I am not the first to have inquired. Someone from the Mile High Club had contacted Zero G “on many occasions” about renting the plane. This is not so much a formal club with bylaws and dues as a Web site where people who’ve “joined the club” by having sex on an airplane can go to post their stories. If anyone had had weightless sex on a parabolic flight, you’d think this organization would know about it.
“We are unaware of anyone having attempted this feat,” said Phil, the man who answers mail sent to the Mile High Club Web site. “If you find what you are looking for, please let us know so we can post it on the site.” Phil attached two photographs of a pair of nameless young parachutists having sex during free fall. Their position was fairly conventional—for sex, if not for skydiving: man sitting, woman astride. The one concession to their unusual aerodynamic circumstances was that the man’s arms were flung out behind him, for stability. Diverting, but not a particularly good analog for zero gravity. The force of the wind blast against the man’s naked backside would have acted like a surface, creating resistance for the pair to push against. I’m curious as to whether the man ended up with a bout of ram-air flatulence, but not especially curious about the sex.
Only pornographers are suitably motivated to take on the expense of chartering an entire plane for the prospect of weightless sex. Playboy has contacted the Zero G Corporation, as did a producer at Girls Gone Wild. “You wouldn’t believe how hard they tried and how much they offered,” said my contact, of Girls Gone Wild. The producer and crew ended up chartering a plane in Russia, though no one had sex. It’s just more shots of girls displaying their unfettered bosoms, this time additionally unfettered by gravity.

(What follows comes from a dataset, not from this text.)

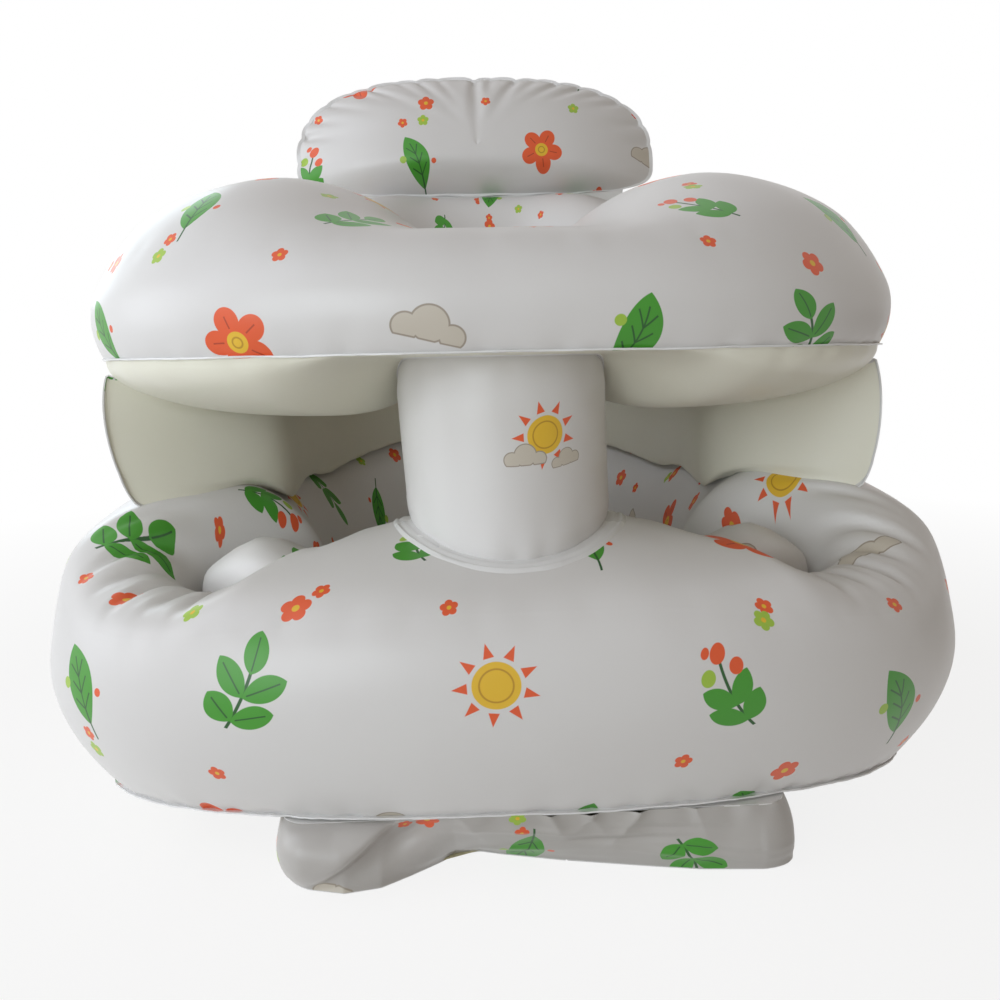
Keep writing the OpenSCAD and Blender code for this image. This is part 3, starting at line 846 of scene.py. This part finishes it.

Some months later, leafing through a European magazine called Colors, I saw a reference to a 1999 porn film called The Uranus Experiment, whose producer had apparently chartered a jet for a parabolic flight. “As the plane dived to earth, there was just enough time to film their copulation scene.” The star of the film was a Czech actress named Silvia Saint. Could Ms. Saint be the first human being to have had weightless intercourse?
Though Silvia Saint has a healthy presence on the Internet, her email address proved elusive. An acquaintance who writes a popular online sex column suggested reaching out to a well-connected “adult PR person” she knows named Brian Gross. (Because I am not an adult, I took delight not only in the name but in the job description, imagining an alternate category of “child PR person” and wishing that some of them worked at NASA.) A glance at Mr. Gross’s client endorsements marked him as a man of great versatility, having represented, at one time or another, both ABC News and Booble: The Adult Search Engine. Mr. Gross provided a lead, which led to another, who said that Saint had left the industry five years ago,* “moved back to the Czech Republic, and dropped off the face of the earth.”
Next stop, Berth Milton, the man whose Barcelona company, the Private Media Group, produced The Uranus Experiment. Milton, an affable family man with an unplaceable accent, arranged to have downloads of the Uranus films (it’s a trilogy!) sent to me and promised to help track down Ms. Saint. The plane upon which the historic act had transpired, he said, was part of a fleet of corporate jets, of which Mr. Milton owned a timeshare.
“You asked a corporate jet pilot to fly parabolas?” I said.
“Exactly.”
“Had the pilot ever done this before?”
“No.” This was surprising information. But Milton went on about the wear and tear on the jet engines, and how the plane was grounded for two days afterward for inspection and maintenance, and so I chose to believe him.
Milton hadn’t been there, so he couldn’t remember details from the zero-gravity scenes. This was ten years ago, after all, and Private Media was then releasing ten movies a month. He did recall the cameraman, who was notable among his kind for having been, at one time, a cameraman for Ingmar Bergman.